▶ **What to produce**
Make an exact copy of the listing below.

▶ **Provided material**
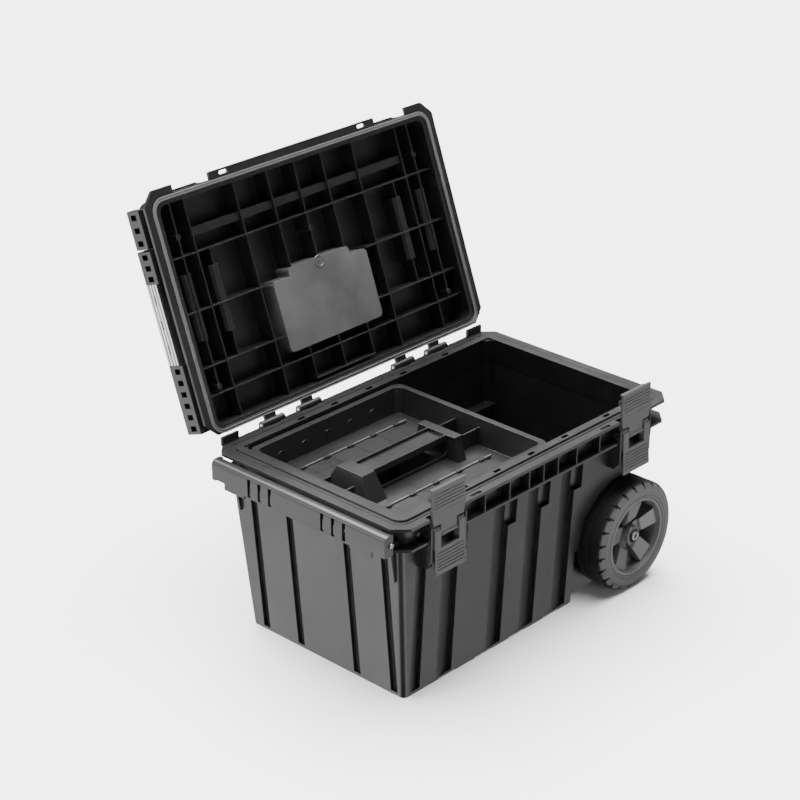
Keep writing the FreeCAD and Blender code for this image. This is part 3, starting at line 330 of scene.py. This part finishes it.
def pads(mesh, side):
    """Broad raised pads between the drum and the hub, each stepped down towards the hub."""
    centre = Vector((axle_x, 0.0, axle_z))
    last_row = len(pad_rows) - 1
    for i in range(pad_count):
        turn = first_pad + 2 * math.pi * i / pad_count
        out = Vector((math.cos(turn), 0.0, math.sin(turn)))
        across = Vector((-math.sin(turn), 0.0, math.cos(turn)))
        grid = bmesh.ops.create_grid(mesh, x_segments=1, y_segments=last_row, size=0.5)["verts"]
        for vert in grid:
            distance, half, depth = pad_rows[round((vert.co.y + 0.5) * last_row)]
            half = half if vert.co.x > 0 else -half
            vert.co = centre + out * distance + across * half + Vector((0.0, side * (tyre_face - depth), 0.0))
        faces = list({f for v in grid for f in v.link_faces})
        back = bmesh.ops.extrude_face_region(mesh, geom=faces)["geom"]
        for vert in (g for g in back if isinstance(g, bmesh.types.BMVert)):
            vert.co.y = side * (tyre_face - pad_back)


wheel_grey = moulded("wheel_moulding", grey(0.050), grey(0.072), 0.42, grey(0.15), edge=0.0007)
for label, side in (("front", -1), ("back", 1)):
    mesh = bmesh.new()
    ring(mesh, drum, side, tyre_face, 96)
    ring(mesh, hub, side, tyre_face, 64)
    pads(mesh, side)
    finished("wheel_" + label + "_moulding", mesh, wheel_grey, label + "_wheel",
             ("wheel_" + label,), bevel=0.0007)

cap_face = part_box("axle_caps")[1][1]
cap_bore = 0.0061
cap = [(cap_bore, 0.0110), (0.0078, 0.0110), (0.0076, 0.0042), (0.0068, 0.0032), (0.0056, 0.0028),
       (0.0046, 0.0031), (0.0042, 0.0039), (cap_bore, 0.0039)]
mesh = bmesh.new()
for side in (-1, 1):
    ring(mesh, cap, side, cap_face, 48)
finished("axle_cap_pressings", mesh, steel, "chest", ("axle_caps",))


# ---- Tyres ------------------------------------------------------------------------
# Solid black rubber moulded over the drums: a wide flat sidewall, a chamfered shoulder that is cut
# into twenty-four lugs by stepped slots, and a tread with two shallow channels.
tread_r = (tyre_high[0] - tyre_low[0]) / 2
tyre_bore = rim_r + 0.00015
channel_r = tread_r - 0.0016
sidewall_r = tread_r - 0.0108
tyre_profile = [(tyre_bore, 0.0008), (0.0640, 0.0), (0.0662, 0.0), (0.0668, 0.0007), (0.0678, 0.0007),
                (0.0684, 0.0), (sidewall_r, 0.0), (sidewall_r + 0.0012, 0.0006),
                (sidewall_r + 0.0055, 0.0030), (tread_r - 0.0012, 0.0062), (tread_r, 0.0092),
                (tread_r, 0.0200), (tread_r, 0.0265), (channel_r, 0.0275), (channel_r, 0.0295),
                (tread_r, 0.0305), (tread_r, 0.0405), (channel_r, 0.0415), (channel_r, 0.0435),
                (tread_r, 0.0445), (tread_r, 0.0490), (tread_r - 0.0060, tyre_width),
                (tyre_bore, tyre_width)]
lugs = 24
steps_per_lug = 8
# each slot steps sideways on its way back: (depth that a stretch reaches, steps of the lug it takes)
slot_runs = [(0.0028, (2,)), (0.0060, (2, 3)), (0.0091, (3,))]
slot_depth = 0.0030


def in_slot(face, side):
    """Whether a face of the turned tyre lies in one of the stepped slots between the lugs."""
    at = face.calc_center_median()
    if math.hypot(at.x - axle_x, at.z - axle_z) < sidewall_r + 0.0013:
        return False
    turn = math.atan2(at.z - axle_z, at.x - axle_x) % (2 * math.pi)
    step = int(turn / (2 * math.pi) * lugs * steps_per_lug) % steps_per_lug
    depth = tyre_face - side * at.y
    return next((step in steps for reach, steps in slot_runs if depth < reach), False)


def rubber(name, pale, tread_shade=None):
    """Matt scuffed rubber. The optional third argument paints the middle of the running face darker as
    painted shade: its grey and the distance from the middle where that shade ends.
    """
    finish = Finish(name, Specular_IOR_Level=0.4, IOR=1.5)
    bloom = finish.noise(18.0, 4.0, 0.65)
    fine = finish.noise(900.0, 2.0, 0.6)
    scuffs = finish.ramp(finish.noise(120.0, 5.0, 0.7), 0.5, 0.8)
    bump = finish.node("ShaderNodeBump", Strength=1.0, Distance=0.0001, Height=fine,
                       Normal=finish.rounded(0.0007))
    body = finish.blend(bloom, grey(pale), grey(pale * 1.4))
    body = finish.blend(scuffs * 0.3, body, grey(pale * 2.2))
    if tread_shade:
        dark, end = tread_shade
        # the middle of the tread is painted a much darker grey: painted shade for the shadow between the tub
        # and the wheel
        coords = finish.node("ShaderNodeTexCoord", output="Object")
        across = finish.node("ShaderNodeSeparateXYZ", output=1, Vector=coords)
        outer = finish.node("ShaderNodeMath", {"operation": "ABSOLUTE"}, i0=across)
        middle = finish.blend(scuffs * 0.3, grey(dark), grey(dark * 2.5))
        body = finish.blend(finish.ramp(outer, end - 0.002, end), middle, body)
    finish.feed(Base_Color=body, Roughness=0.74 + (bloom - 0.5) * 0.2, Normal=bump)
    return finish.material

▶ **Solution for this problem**
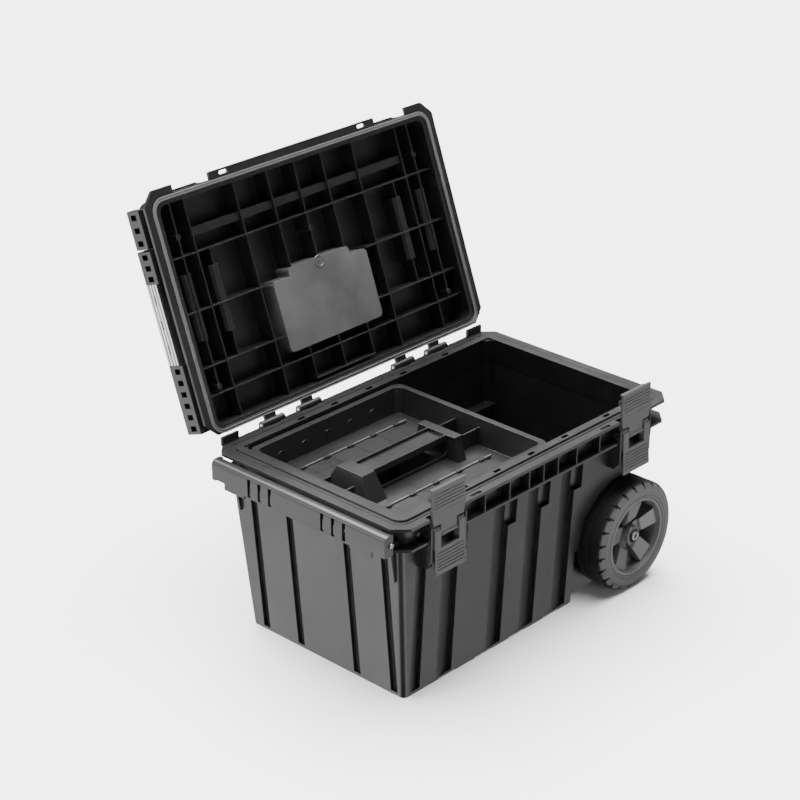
Keep writing the FreeCAD and Blender code for this image. This is part 3, starting at line 330 of scene.py. This part finishes it.
def pads(mesh, side):
    """Broad raised pads between the drum and the hub, each stepped down towards the hub."""
    centre = Vector((axle_x, 0.0, axle_z))
    last_row = len(pad_rows) - 1
    for i in range(pad_count):
        turn = first_pad + 2 * math.pi * i / pad_count
        out = Vector((math.cos(turn), 0.0, math.sin(turn)))
        across = Vector((-math.sin(turn), 0.0, math.cos(turn)))
        grid = bmesh.ops.create_grid(mesh, x_segments=1, y_segments=last_row, size=0.5)["verts"]
        for vert in grid:
            distance, half, depth = pad_rows[round((vert.co.y + 0.5) * last_row)]
            half = half if vert.co.x > 0 else -half
            vert.co = centre + out * distance + across * half + Vector((0.0, side * (tyre_face - depth), 0.0))
        faces = list({f for v in grid for f in v.link_faces})
        back = bmesh.ops.extrude_face_region(mesh, geom=faces)["geom"]
        for vert in (g for g in back if isinstance(g, bmesh.types.BMVert)):
            vert.co.y = side * (tyre_face - pad_back)


wheel_grey = moulded("wheel_moulding", grey(0.050), grey(0.072), 0.42, grey(0.15), edge=0.0007)
for label, side in (("front", -1), ("back", 1)):
    mesh = bmesh.new()
    ring(mesh, drum, side, tyre_face, 96)
    ring(mesh, hub, side, tyre_face, 64)
    pads(mesh, side)
    finished("wheel_" + label + "_moulding", mesh, wheel_grey, label + "_wheel",
             ("wheel_" + label,), bevel=0.0007)

cap_face = part_box("axle_caps")[1][1]
cap_bore = 0.0061
cap = [(cap_bore, 0.0110), (0.0078, 0.0110), (0.0076, 0.0042), (0.0068, 0.0032), (0.0056, 0.0028),
       (0.0046, 0.0031), (0.0042, 0.0039), (cap_bore, 0.0039)]
mesh = bmesh.new()
for side in (-1, 1):
    ring(mesh, cap, side, cap_face, 48)
finished("axle_cap_pressings", mesh, steel, "chest", ("axle_caps",))


# ---- Tyres ------------------------------------------------------------------------
# Solid black rubber moulded over the drums: a wide flat sidewall, a chamfered shoulder that is cut
# into twenty-four lugs by stepped slots, and a tread with two shallow channels.
tread_r = (tyre_high[0] - tyre_low[0]) / 2
tyre_bore = rim_r + 0.00015
channel_r = tread_r - 0.0016
sidewall_r = tread_r - 0.0108
tyre_profile = [(tyre_bore, 0.0008), (0.0640, 0.0), (0.0662, 0.0), (0.0668, 0.0007), (0.0678, 0.0007),
                (0.0684, 0.0), (sidewall_r, 0.0), (sidewall_r + 0.0012, 0.0006),
                (sidewall_r + 0.0055, 0.0030), (tread_r - 0.0012, 0.0062), (tread_r, 0.0092),
                (tread_r, 0.0200), (tread_r, 0.0265), (channel_r, 0.0275), (channel_r, 0.0295),
                (tread_r, 0.0305), (tread_r, 0.0405), (channel_r, 0.0415), (channel_r, 0.0435),
                (tread_r, 0.0445), (tread_r, 0.0490), (tread_r - 0.0060, tyre_width),
                (tyre_bore, tyre_width)]
lugs = 24
steps_per_lug = 8
# each slot steps sideways on its way back: (depth that a stretch reaches, steps of the lug it takes)
slot_runs = [(0.0028, (2,)), (0.0060, (2, 3)), (0.0091, (3,))]
slot_depth = 0.0030


def in_slot(face, side):
    """Whether a face of the turned tyre lies in one of the stepped slots between the lugs."""
    at = face.calc_center_median()
    if math.hypot(at.x - axle_x, at.z - axle_z) < sidewall_r + 0.0013:
        return False
    turn = math.atan2(at.z - axle_z, at.x - axle_x) % (2 * math.pi)
    step = int(turn / (2 * math.pi) * lugs * steps_per_lug) % steps_per_lug
    depth = tyre_face - side * at.y
    return next((step in steps for reach, steps in slot_runs if depth < reach), False)


def rubber(name, pale, tread_shade=None):
    """Matt scuffed rubber. The optional third argument paints the middle of the running face darker as
    painted shade: its grey and the distance from the middle where that shade ends.
    """
    finish = Finish(name, Specular_IOR_Level=0.4, IOR=1.5)
    bloom = finish.noise(18.0, 4.0, 0.65)
    fine = finish.noise(900.0, 2.0, 0.6)
    scuffs = finish.ramp(finish.noise(120.0, 5.0, 0.7), 0.5, 0.8)
    bump = finish.node("ShaderNodeBump", Strength=1.0, Distance=0.0001, Height=fine,
                       Normal=finish.rounded(0.0007))
    body = finish.blend(bloom, grey(pale), grey(pale * 1.4))
    body = finish.blend(scuffs * 0.3, body, grey(pale * 2.2))
    if tread_shade:
        dark, end = tread_shade
        # the middle of the tread is painted a much darker grey: painted shade for the shadow between the tub
        # and the wheel
        coords = finish.node("ShaderNodeTexCoord", output="Object")
        across = finish.node("ShaderNodeSeparateXYZ", output=1, Vector=coords)
        outer = finish.node("ShaderNodeMath", {"operation": "ABSOLUTE"}, i0=across)
        middle = finish.blend(scuffs * 0.3, grey(dark), grey(dark * 2.5))
        body = finish.blend(finish.ramp(outer, end - 0.002, end), middle, body)
    finish.feed(Base_Color=body, Roughness=0.74 + (bloom - 0.5) * 0.2, Normal=bump)
    return finish.material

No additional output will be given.